Thanks for taking the time to check this. Also for the tip on benchmarking cuda.

I’ll try to build it again altghough I did this several times with same result.

apaszke · February 28, 2017, 12:58pm

Can you paste the full log from python setup.py install into a gist? Maybe your MKL isn’t picked up.

florin · February 28, 2017, 1:15pm

I won’t be able to post the log until later today, however I looked specifically for messages related to MKL before starting the thread and it was picking MKL headers/objects from anaconda and also passing BLAS-related tests for operations such as gemm. I’ll post the log as soon as I can nevertheless.

florin · February 28, 2017, 2:00pm

@apaszke Ok, fresh install, same behaviour, here is the full log.

apaszke · February 28, 2017, 2:44pm

Ok, MKL is found. We’ll have to look into it.
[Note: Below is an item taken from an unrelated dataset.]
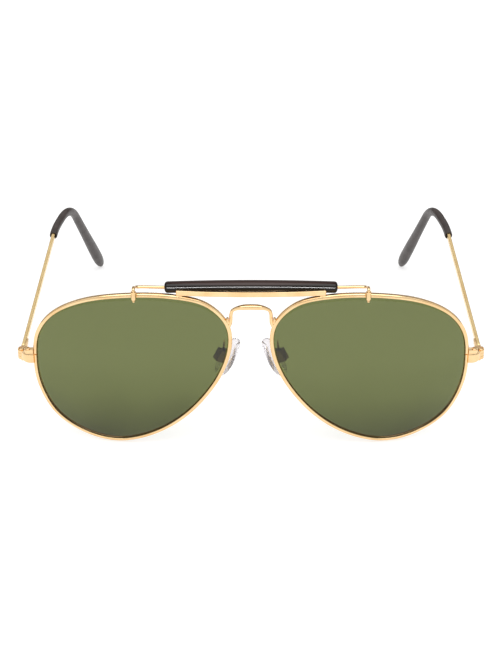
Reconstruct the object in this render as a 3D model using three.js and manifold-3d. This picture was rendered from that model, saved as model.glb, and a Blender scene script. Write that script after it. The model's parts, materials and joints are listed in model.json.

Thanks for the report.

florin · February 28, 2017, 6:31pm

Let me know if there’s anything else I can look into, especially if you can’t reproduce this situation.

ngimel · March 1, 2017, 11:56pm

What fixed things for me was adding “iomp5” to FindMKL.cmake:

diff --git a/torch/lib/TH/cmake/FindMKL.cmake b/torch/lib/TH/cmake/FindMKL.cmake
index e68ae6a..7c9325a 100644
--- a/torch/lib/TH/cmake/FindMKL.cmake
+++ b/torch/lib/TH/cmake/FindMKL.cmake
@@ -50,7 +50,7 @@ ENDIF ("${SIZE_OF_VOIDP}" EQUAL 8)
 IF(CMAKE_COMPILER_IS_GNUCC)
   SET(mklthreads "mkl_gnu_thread" "mkl_intel_thread")
   SET(mklifaces  "gf" "intel")
-  SET(mklrtls)
+  SET(mklrtls "iomp5")
 ELSE(CMAKE_COMPILER_IS_GNUCC)
   SET(mklthreads "mkl_intel_thread")
   SET(mklifaces  "intel")

otherwise mkl_sequential library is used (and your log shows this), but I don’t know nearly enough about compilers and threading libraries interactions to know if it is a robust solution. @apaszke, @colesbury, I can submit a PR if you think that’s Ok.

apaszke · March 2, 2017, 7:46am

@ngimel yes, please send a PR. It would be even simpler for us if you could send it to torch/torch7 directly. Thanks!

florin · March 2, 2017, 9:48am

@ngimel @apaszke I can confirm this fixes the issue indeed. Thank you for all the support, much appreciated!